Alexa is an actuary and so has a passion for numbers and statistics. She has a theory that she can spend 20 minutes with a guy and work out if he’s worth spending any more time on. She has limited time and a specific goal so she develops a plan to spend a few weeks having a series of 20-minute dates in the early afternoons at her local coffee shop, The Bean Counter. (I liked the play on words here as it related to Alexa too.)

Marshall Calloway, owner/operator of The Bean Counter and 10 years Alexa’s junior, has been smitten with Alexa for months. He’s been flirty and charming but she doesn’t take him seriously. He’s not initially all that keen for Alexa to use his café as a dating site but he goes along with it, including helping her out when one of the dates gets particularly obnoxious. (That guy was a douchenozzle but he was also a bit of a caricature too. I didn’t understand why he’d jump through all the hoops he needed to in order to get to a date with Alexa – Alexa has a pre-screening questionnaire – only to be so horrible from the get.)

Marshall wears purple Converse and geeky t-shirts. He quotes Star Wars and Marvel movies and Alexa thinks he’s too much of a boy to be the man her sons need. He is hot though. And she likes him. But he’s too young and too irresponsible. She’s a planner and he’s a pantser. She had that with her ex-husband and doesn’t want it again. She needs stability, reliability and responsibility. So, Marshall can’t be that guy. Right?
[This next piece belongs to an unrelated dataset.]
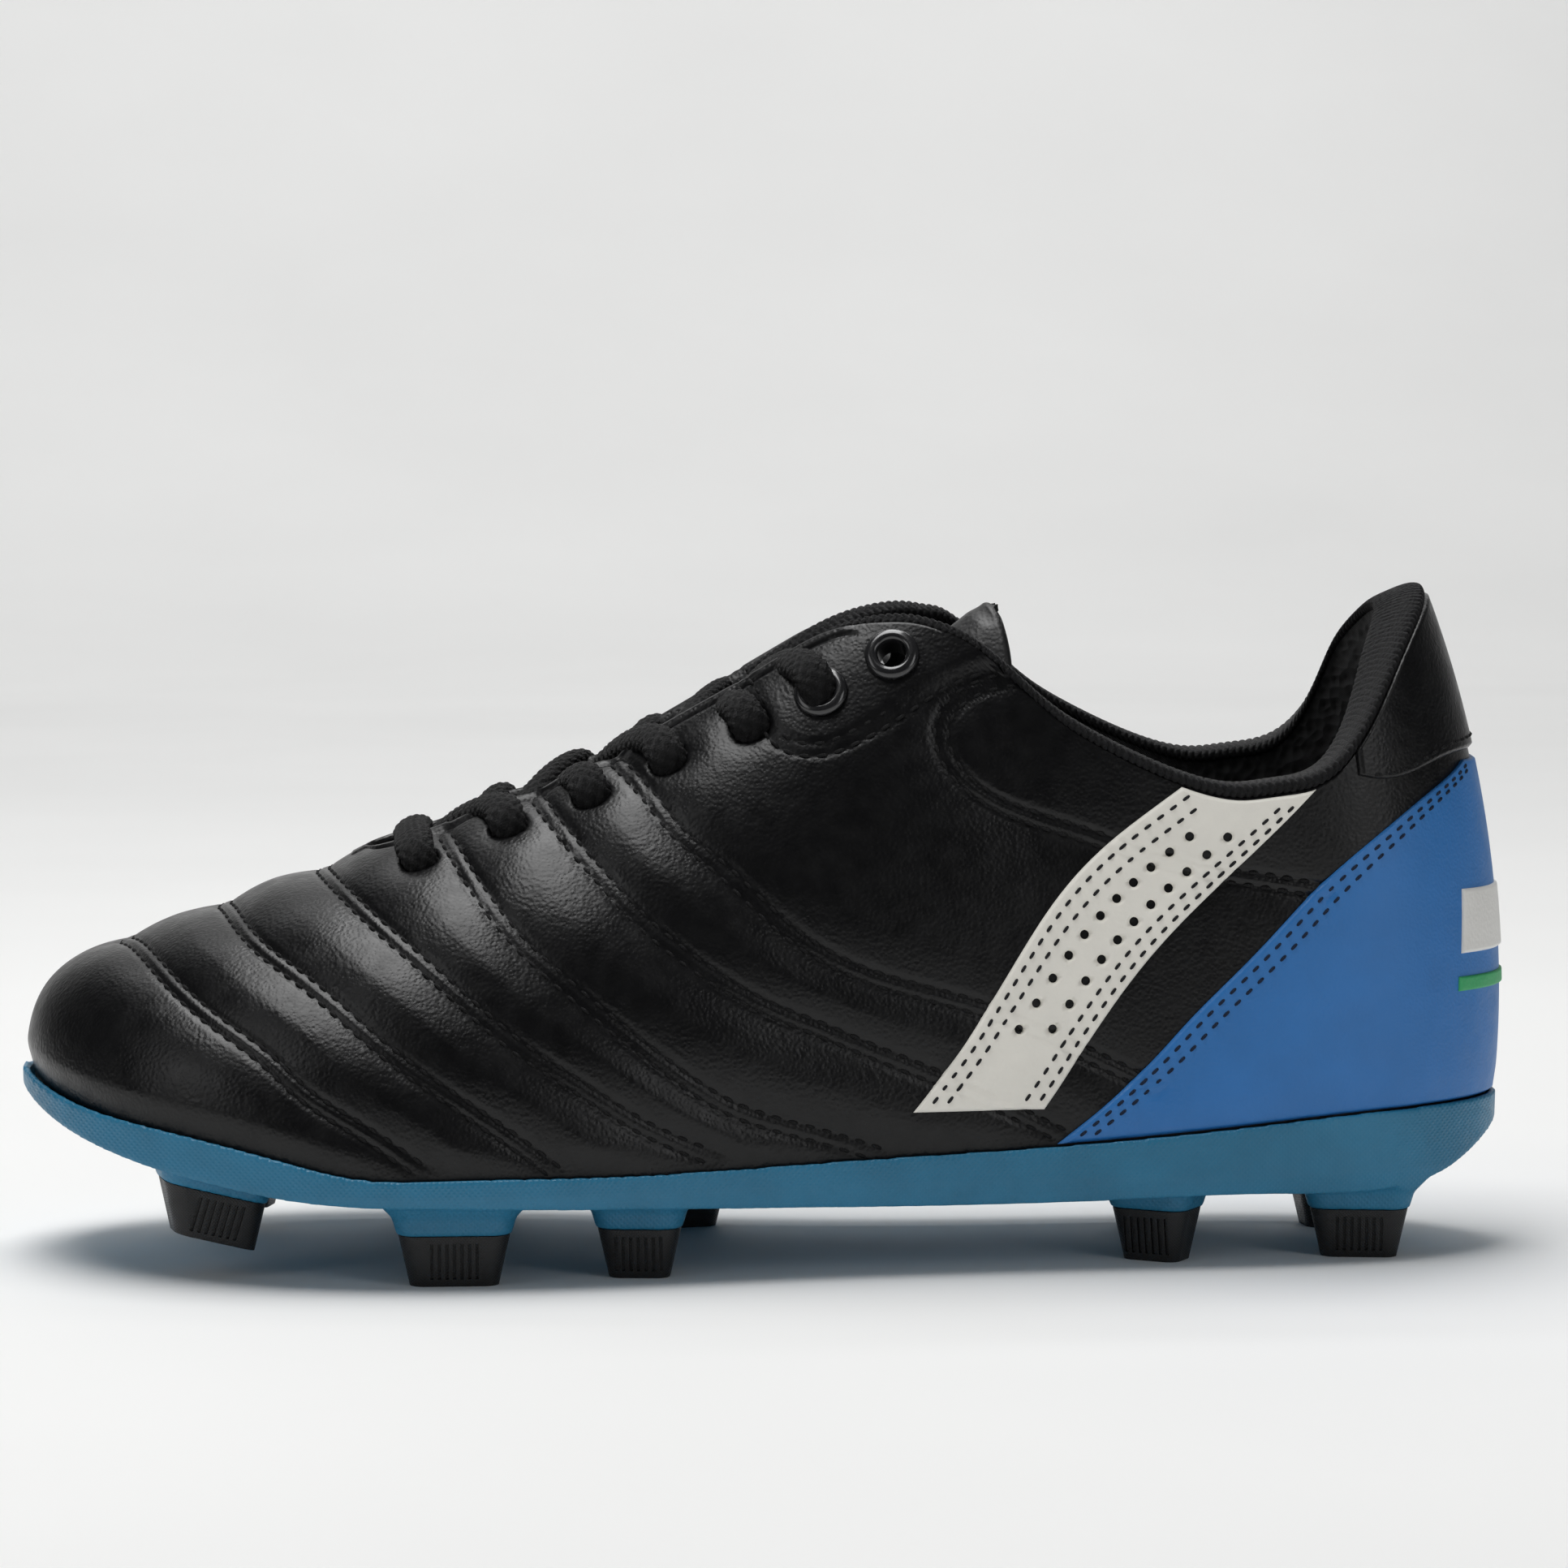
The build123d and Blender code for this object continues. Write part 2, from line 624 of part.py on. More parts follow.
def tail(side):
    """The end of the lace, which goes down inside the shoe along the lining."""
    k = locate(*HOLES[RINGS[0]])[0]
    stops = []
    for t, shift in [(0.44, 1.0), (0.48, 0.75), (0.53, 0.5), (0.59, 0.3), (0.66, 0.1)]:
        rib = k + shift if side == "lateral" else LAST - k - shift
        stops.append(raised(lambda u, v: form(rib + u, v), 0, t, lambda u, v: -(LACE / 2 + 3.2)))
    return stops


def corner_radii(points):
    """As large as the runs allow: 0.45 of the shorter run over the tangent of half the turn."""
    radii = []
    for a, b, c in zip(points, points[1:], points[2:]):
        turn = Vector(*(b - a)).get_angle(Vector(*(c - b)))
        run = min(np.linalg.norm(b - a), np.linalg.norm(c - b))
        radii.append(0.45 * run / math.tan(math.radians(turn) / 2))
    return radii


def lace(points):
    route = FilletPolyline([Vector(*p) for p in points], radius=corner_radii(points))
    start = Plane(origin=route @ 0, z_dir=route % 0)
    return sweep(start * Circle(LACE / 2), path=route, transition=Transition.RIGHT)


def aglet(points):
    """The stiff tip on an end of the lace."""
    end, before = Vector(*points[0]), Vector(*points[1])
    way = (end - before).normalized()
    body = Solid.make_cylinder(LACE / 2 - 0.3, 11, Plane(origin=end + way * 0.05, z_dir=way))
    return fillet(body.edges().sort_by(lambda e: -(e.center() - end).length)[0], 0.6)


# ---------------------------------------------------------------- the sole
def outline(offset, height):
    """The shoe's outline in plan, grown by offset, as a closed wire at a height."""
    points = []
    for k in range(LAST + 1):
        x, y = ribs(k)[:2] + outward(k)[:2] * offset
        points.append((x, y, height))
    points.append((-136.0 - offset, 7.0, height))
    return Wire(Spline([Vector(*p) for p in points], periodic=True))


def slice_of(low, high):
    """All that lies between two heights, each a function of x."""
    xs = np.linspace(-142, 142, 41)
    bottom = Spline([Vector(x, -70, low(x)) for x in xs])
    top = Spline([Vector(x, -70, high(x)) for x in xs])
    ends = [Line(bottom @ 0, top @ 0), Line(bottom @ 1, top @ 1)]
    return Solid.extrude(Face(Wire([bottom, top, *ends])), Vector(0, 140, 0))


def prism(offset):
    return Solid.extrude(Face(outline(offset, -5)), Vector(0, 0, 90))


def rounded_block(x, y, turn, pitch, levels):
    """A tapering block with rounded corners. Each level is a height, a length and a width."""
    base = Location((x, y, 0), (0, 0, turn))
    wires = []
    for height, length, width in levels:
        corner = 0.28 * width
        face = RectangleRounded(length, width, corner).face()
        wires.append((base * Location((0, 0, height), (0, pitch, 0)) * face).outer_wire())
    return Solid.make_loft(wires, ruled=True)


def flank():
    """The outsole's outer shape before its top and bottom are cut."""
    return Solid.make_loft([outline(offset, height) for height, offset in FLANK], ruled=True)


def pedestal(x, y, turn, pitch, top, length, width):
    levels = [(top + 0.05, length + 0.6, width + 0.6), (top + 3.2, length + 2.4, width + 2.4),
              (top + 6.5, length + 8.5, width + 7.0), (top + 9.5, length + 12, width + 9)]
    blocks = []
    for low, high in zip(levels, levels[1:]):
        blocks.append(rounded_block(x, y, turn, pitch, [low, high]))
    return blocks


def outsole_plate():
    sole = flank() & slice_of(plate_height, rim_height)
    extras = [b for s in STUDS for b in pedestal(*s[1:])]
    extras.append(rounded_block(SHANK[0], SHANK[1], 0, 0, SHANK[2]))
    under = flank() & slice_of(lambda x: -1.0, lambda x: rim_height(x) - 3)
    for block in extras:
        sole = sole + (block & under)
    cavity = prism(CAVITY_FIT) & slice_of(lambda x: rim_height(x) - RIM_TUCK - GAP, lambda x: 80.0)
    return sole - cavity


def stud_tip(x, y, turn, pitch, top, length, width):
    """A black stud tip, with fine upright grooves in its outer face."""
    height = TIP_HEIGHT if pitch else top
    foot = (top - height, length - 4.0, width - 2 * TIP_DRAFT)
    tip = rounded_block(x, y, turn, pitch, [foot, (top, length, width)])
    outer = -1 if y < 0 else 1
    lean = -outer * math.degrees(math.atan(TIP_DRAFT / height))
    face = outer * (width - TIP_DRAFT) / 2
    seat = Location((x, y, top - height / 2), (0, 0, turn)) * Location((0, 0, 0), (0, pitch, 0))
    for groove in range(GROOVES):
        place = Location(((groove - GROOVES // 2) * GROOVE_PITCH, face, 0), (lean, 0, 0))
        tip = tip - seat * place * Box(GROOVE_WIDTH, 2 * GROOVE_DEPTH, height * GROOVE_SHARE)
    return tip


def insole_board():
    low, high = -RIM_TUCK + 0.05, -RIM_TUCK + BOARD + 0.05
    return prism(-BOARD_INSET) & slice_of(lambda x: rim_height(x) + low, lambda x: rim_height(x) + high)


def sockliner():
    low = -RIM_TUCK + BOARD + 0.35
    high = low + SOCKLINER
    return prism(-SOCK_INSET) & slice_of(lambda x: rim_height(x) + low, lambda x: rim_height(x) + high)


# ---------------------------------------------------------------- the whole shoe
def nodes():
    """Every piece, by name."""
    pieces = {"outsole_plate": outsole_plate(), "insole_board": insole_board(), "sockliner": sockliner()}
    for name, *place in STUDS:
        pieces[f"stud_tip_{name}"] = stud_tip(*place)
    pieces["toe_puff"] = toe_puff()
    pieces["vamp"] = vamp()
    pieces["vamp_lining"] = vamp_lining()
    for side in ("lateral", "medial"):
        pieces[f"quarter_{side}"] = quarter(side)
        pieces[f"quarter_lining_{side}"] = quarter_lining(side)
        pieces[f"eyestay_{side}"] = eyestay(side)
        pieces[f"side_strap_{side}"] = side_strap(side)
        for index in RINGS:
            pieces[f"eyelet_{side}_{index + 1}"] = eyelet(index, side)
    pieces["heel_counter"] = heel_counter()
    pieces["heel_overlay"] = heel_overlay()
    pieces["heel_tab"] = heel_tab()
    pieces["heel_badge"] = heel_trim(*HEEL_BADGE)
    pieces["heel_stripe"] = heel_trim(*HEEL_STRIPE)
    pieces["collar_foam"] = collar_foam()
    pieces["collar_lining"] = collar_lining()
    pieces["collar_binding"] = collar_binding()
    pieces["tongue_face"] = tongue_layer(0, -1.2)
    pieces["tongue_foam"] = tongue_layer(-1.35, -5.0)
    pieces["tongue_lining"] = tongue_layer(-5.15, -5.9)
    route = lace_points()
    print("lace bend radii", [round(r, 1) for r in corner_radii(route)])
    pieces["lace"] = lace(route)
    pieces["aglet_lateral"] = aglet(route)
    pieces["aglet_medial"] = aglet(route[::-1])
    return pieces


os.makedirs("parts", exist_ok=True)
for node_name, piece in nodes().items():
    export_step(piece, f"parts/{node_name}.step")
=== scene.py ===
"""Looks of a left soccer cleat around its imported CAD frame.

Tables and surface points are millimetres in the row frame: the toe points along -X, the lateral side is at
-Y. Meshes are written in metres. A point of the upper is named by a rib number k, which runs from the
lateral toe round the heel to the medial toe, and by t, 0 at the sole edge and 1 at the top of the foot.
"""

import math

import bpy
import numpy as np
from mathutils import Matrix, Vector, kdtree, noise


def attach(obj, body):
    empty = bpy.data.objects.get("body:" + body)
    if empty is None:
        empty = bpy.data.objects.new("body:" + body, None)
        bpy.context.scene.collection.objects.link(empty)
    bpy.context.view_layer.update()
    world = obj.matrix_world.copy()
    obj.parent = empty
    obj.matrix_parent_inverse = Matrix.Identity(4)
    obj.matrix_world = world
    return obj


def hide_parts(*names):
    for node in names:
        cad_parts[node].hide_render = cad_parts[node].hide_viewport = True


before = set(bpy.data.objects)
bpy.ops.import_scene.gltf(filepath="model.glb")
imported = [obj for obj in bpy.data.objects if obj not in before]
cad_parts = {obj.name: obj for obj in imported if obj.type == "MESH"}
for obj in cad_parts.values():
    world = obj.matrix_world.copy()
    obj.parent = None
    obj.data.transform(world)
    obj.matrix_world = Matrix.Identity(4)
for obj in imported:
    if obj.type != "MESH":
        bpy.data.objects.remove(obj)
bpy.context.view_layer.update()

MM = 0.001
HEEL = 18
LAST = 36
SEAM = 7.15
LEATHER = 1.3
GAP = 0.15
OVERLAY = 1.1
LINING = 0.75
COUNTER = 1.5
LACE = 4.4
CROSSING = 2.7  # how far a lace lies above or below the middle where two of them cross
RIM_TUCK = 4.0
THROAT_END = (-66.0, 3.2, 7.6)
THROAT_FRONT = 6.1  # no rib ahead of this one reaches the throat
MEDIAL_RISE = 2.5
RINGS = (5, 6)
COLLAR_FRONT = 12.25  # rib at which the padded collar starts
BINDING_FRONT = 9.8  # rib at which the collar's binding starts
TAB_FRONT = 14.75  # rib at which the heel tab starts

# ---------------------------------------- camera, floor and light
CAMERA_AT = (-66.5, -1000.0, 167.0)
CAMERA_TO = (3.3, 0.0, 86.5)
LENS = 124.06


def look(obj, place, target):
    obj.location = Vector(place) * MM
    obj.rotation_euler = (Vector(target) - Vector(place)).to_track_quat("-Z", "Y").to_euler()


def linked(name, data):
    obj = bpy.data.objects.new(name, data)
    bpy.context.scene.collection.objects.link(obj)
    return obj


camera = linked("camera", bpy.data.cameras.new("camera"))
camera.data.lens = LENS
camera.data.sensor_width = 36
camera.data.clip_start = 0.05
camera.data.clip_end = 30
look(camera, CAMERA_AT, CAMERA_TO)
bpy.context.scene.camera = camera


def softbox(name, place, target, size, power):
    lamp = bpy.data.lights.new(name, "AREA")
    lamp.shape = "RECTANGLE"
    lamp.size, lamp.size_y = size
    lamp.energy = power
    look(linked(name, lamp), place, target)


softbox("light_top", (-150, 60, 1250), (-20, 0, 50), (1.2, 0.6), 15)
softbox("light_front_left", (-1100, -700, 650), (-80, 0, 60), (0.5, 0.8), 1.8)
softbox("light_front_right", (900, -900, 500), (100, 0, 70), (0.5, 0.8), 2.3)
softbox("light_wall", (0, 1700, 2300), (0, 3200, 500), (3.0, 0.8), 42)


# ---------------------------------------- materials
def srgb(r, g, b):
    """A display colour from 0 to 255 as linear RGBA."""
    out = []
    for c in (r, g, b):
        c /= 255
        out.append(c / 12.92 if c < 0.04045 else ((c + 0.055) / 1.055) ** 2.4)
    return (*out, 1.0)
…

Marshall is all in from the beginning and eventually, makes a bet with Alexa which has the effect of her helping out for an hour in the café for the after-school rush of teenagers who need their caffeine fix.  (It makes sense in the story, well, mostly.)

As they spend time together, Alexa and Marshall’s chemistry heats up and eventually they start having sex. Great sex. Alexa is very good at compartmentalising and decides that maybe she doesn’t need to find a guy who can do all the things she needs. Maybe she can have a guy for sex, just for her and find a mentor of some kind for the boys. So, she enjoys her fling with Marshall and drops the dating thing for the time being.
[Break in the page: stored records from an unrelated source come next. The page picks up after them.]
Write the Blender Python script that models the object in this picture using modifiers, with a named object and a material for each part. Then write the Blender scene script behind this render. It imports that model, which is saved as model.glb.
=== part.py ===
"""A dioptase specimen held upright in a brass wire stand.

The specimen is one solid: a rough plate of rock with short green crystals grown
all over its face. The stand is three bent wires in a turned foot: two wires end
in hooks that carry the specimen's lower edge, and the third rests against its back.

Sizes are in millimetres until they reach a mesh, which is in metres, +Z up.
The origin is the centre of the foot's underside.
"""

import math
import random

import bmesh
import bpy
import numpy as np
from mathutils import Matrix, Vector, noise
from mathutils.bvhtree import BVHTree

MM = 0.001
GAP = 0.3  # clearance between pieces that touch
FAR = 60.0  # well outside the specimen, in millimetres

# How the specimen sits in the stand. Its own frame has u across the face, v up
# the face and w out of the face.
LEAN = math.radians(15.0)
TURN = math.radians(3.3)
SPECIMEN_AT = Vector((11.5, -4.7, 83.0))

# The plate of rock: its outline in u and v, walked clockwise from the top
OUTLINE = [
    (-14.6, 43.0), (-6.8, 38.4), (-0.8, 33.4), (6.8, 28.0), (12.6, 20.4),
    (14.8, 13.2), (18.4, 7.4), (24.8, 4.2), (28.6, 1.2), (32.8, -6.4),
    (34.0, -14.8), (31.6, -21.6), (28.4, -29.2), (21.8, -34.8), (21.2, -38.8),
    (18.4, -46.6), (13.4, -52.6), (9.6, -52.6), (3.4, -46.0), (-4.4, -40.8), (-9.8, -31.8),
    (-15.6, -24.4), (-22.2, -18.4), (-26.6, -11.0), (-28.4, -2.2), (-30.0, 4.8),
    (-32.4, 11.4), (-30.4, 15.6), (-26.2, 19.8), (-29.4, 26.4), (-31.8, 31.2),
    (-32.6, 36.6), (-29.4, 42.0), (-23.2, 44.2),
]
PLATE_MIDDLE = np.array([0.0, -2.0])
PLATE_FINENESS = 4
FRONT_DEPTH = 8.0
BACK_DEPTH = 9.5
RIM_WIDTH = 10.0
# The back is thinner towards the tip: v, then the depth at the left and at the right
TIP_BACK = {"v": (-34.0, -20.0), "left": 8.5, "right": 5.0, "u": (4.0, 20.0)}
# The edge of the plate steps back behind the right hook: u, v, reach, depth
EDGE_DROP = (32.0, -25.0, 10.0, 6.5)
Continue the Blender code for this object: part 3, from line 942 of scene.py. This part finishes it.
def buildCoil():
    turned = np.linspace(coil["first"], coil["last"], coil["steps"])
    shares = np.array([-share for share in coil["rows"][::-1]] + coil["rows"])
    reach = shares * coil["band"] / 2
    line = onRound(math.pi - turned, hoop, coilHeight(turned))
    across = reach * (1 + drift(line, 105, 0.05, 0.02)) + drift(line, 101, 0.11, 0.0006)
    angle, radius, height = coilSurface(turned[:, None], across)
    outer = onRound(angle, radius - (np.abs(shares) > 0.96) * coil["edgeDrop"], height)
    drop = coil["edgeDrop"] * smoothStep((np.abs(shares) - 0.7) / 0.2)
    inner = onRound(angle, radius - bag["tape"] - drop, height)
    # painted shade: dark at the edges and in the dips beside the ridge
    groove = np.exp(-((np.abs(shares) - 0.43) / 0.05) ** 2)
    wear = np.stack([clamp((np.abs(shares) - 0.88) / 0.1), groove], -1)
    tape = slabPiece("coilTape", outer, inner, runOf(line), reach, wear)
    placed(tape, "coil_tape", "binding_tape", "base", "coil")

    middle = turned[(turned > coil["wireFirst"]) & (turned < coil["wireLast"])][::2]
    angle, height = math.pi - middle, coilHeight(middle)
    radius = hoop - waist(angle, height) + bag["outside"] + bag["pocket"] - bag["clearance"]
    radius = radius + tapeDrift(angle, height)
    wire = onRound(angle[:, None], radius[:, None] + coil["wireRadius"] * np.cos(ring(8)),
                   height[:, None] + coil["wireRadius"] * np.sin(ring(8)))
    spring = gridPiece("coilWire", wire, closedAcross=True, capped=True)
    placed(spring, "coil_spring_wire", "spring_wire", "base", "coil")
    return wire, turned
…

Marshall however is not very keen on the keeping him separate from her life plan. He wants to be part of her life. He wants to get to know the boys. He’s not fazed by the prospect of being a stepdad to them. He wants everything with Alexa but until she says otherwise, he will take what he can get.

At one stage, what he could get was a quickie in his tiny office after the after-school rush and at that point I became quite annoyed with Alexa. Marshall wanted dates and time and conversation. He wanted the sex, sure, but he wanted far more than that. He also wanted to spend time with her and her kids. But she had relegated him to the status of fuck buddy and I thought it was pretty unfair of her. If the shoe were on the other foot, it would be a very bad look for a hero.
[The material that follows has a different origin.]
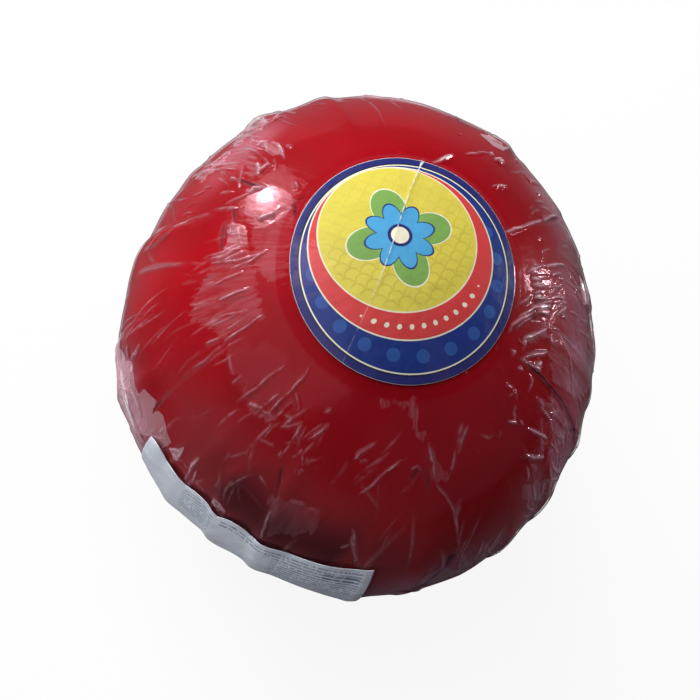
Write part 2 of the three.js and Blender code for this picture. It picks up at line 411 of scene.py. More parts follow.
def round_about(azimuth, polar, across, along):
    """The grid's part within a distance of a place: its index, and millimetres sideways and down."""
    reach = np.sin(np.clip(polar, 0.3, np.pi - 0.3)) * EQUATOR_RADIUS
    offset = turn_between(film_azimuth[0], azimuth)
    rows = np.flatnonzero(np.abs(film_polar[:, 0] - polar) * EQUATOR_RADIUS < along)
    columns = np.flatnonzero(np.abs(offset) * reach < across)
    down = EQUATOR_RADIUS * (film_polar[rows] - polar)
    return np.ix_(rows, columns), reach * offset[columns][None, :], down


TENT_HOLLOW = 1.35
WRINKLE_STEEP_SIDE = 0.6
CROSSING = 0.35


def tent(away):
    """A ridge's profile: (1 - away / 2)^hollow, 1 on the line and 0 from twice the width."""
    return np.clip(1 - away / 2, 0, 1) ** TENT_HOLLOW


def lay(field, part, values):
    """Raises a field's part to the values where they are higher."""
    field[part] = np.maximum(field[part], values)


def pile(relief, part, ridge):
    """The same for a ridge: where two cross, the upper one stands on a part of the lower one."""
    lay(relief, part, CROSSING * relief[part] + ridge)


def add_wrinkle(relief, painted_highlight, azimuth, polar, turn, length, height, width, bright):
    """Adds height x tent(|across| / width) x (1 - (along / half)^2), a little bowed, at one place.
    Its crest gets a painted highlight, bright x taper x exp(-(across / width / (0.25 to 0.6))^2),
    in streaks."""
    half = length / 2
    part, sideways, down = round_about(azimuth, polar, half + 2, half + 2)
    along = down * np.cos(turn) + sideways * np.sin(turn)
    across = sideways * np.cos(turn) - down * np.sin(turn)
    across = across + WRINKLE_BOW * length * (along / half) ** 2 * np.sin(37 * azimuth)
    taper = np.clip(1 - (along / half) ** 2, 0, 1)
    steep = np.where(across > 0, 1.0, WRINKLE_STEEP_SIDE)
    pile(relief, part, height * taper * tent(np.abs(across) / (width * steep)))
    crest = np.exp(-(across / width / (0.25 + 0.35 * taper)) ** 2)
    lay(painted_highlight, part, bright * taper * crest * streaks[part])


def wrinkle_relief():
    """The relief and the painted highlight of all bunches, each wrinkle's place, turn and length
    drawn inside its bunch, and of the loose wrinkles after them."""
    rng = np.random.default_rng(5)
    relief, painted_highlight = np.zeros((2, len(film_polar), FILM_COLUMNS))
    for azimuth, polar, wide, tall, count, turn, turn_spread, shortest, longest, height in BUNCHES:
        reach = EQUATOR_RADIUS * np.sin(np.radians(polar))
        for _ in range(count):
            at_azimuth = np.radians(azimuth) + rng.normal() * wide * 0.6 / reach
            at_polar = np.radians(polar) + rng.normal() * tall * 0.6 / EQUATOR_RADIUS
            at_turn = np.radians(turn + turn_spread * rng.uniform(-1, 1))
            length = rng.uniform(shortest, longest)
            size = WRINKLE_GAIN * height * rng.uniform(0.5, 1.2)
            bright = WRINKLE_HIGHLIGHT_STRENGTH * rng.uniform(0.2, 1)
            width = rng.uniform(0.4, 0.7)
            add_wrinkle(relief, painted_highlight, at_azimuth, at_polar, at_turn, length, size, width, bright)
    for _ in range(LOOSE_WRINKLES):
        at_azimuth = rng.uniform(-np.pi, np.pi)
        at_polar = np.radians(rng.uniform(*LOOSE_POLAR))
        at_turn = np.radians(rng.normal() * LOOSE_TURN)
        size = rng.uniform(*LOOSE_HEIGHT)
        length, width = rng.uniform(*LOOSE_LENGTH), rng.uniform(0.4, 0.9)
        add_wrinkle(relief, painted_highlight, at_azimuth, at_polar, at_turn, length, size, width, 0.2 * size)
    return relief, painted_highlight


# %% [markdown]
# ## Single creases
#
# The eye knows crumpled film by its odd creases, so those on the side that faces the viewer are
# laid one by one. Each is a bent line: its height and width in hundredths of a millimetre, then the
# azimuth and polar angle of its corners in degrees. A minus height is a groove. A ridge gets a
# painted highlight on its crest and painted shade at one foot, and a groove gets painted shade.
# Dark lines are painted shade where film is folded under, along the overlap's edge and in one broad
# band above the strip label: how dark and how wide in hundredths, then the corners. Dry patches are
# where the film has let go of the wax, and their milkiness is partly a painted sheen: how milky in
# hundredths, then the corners of a closed outline.
# Each table is one text, with semicolons between its rows, because a list would be twice as long.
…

Some of the issues Alexa had with Marshall were reasonable and I’d have liked for them to be addressed a little more, but I also wanted Alexa to come to the realisation that she had treated Marshall unfairly even before the black moment. Unfortunately, that never came. I would also have liked to see a little more of Marshall being the guy that Alexa thinks he isn’t, seeing him interact with her and her sons but I understood that it didn’t really fit within the story being told.

The narration was great. Ms. Leheny gave Marshall a deeper husky tone and differentiated well between all of the cast, including Alexa’s best friend Payton and the three boys. When I was irritated by Alexa, Ms. Leheny’s narration kept me listening. And, she helped me to see things from Alexa’s side (even though I didn’t always think Alexa’s side was fair). Alexa felt more human and vulnerable through the lens of Ms. Leheny’s performance.

There was a fair amount of humour and banter in the story as well and this was delivered with great comedic timing. The emotion and pacing of the narrative performance were also solid.

I first looked at Adventures in Online Dating because of Ms. Leheny and she definitely didn’t let me down. But I’ll be looking for more from Julie Particka as well because even though Alexa did bug me every now and then, I enjoyed the book a lot.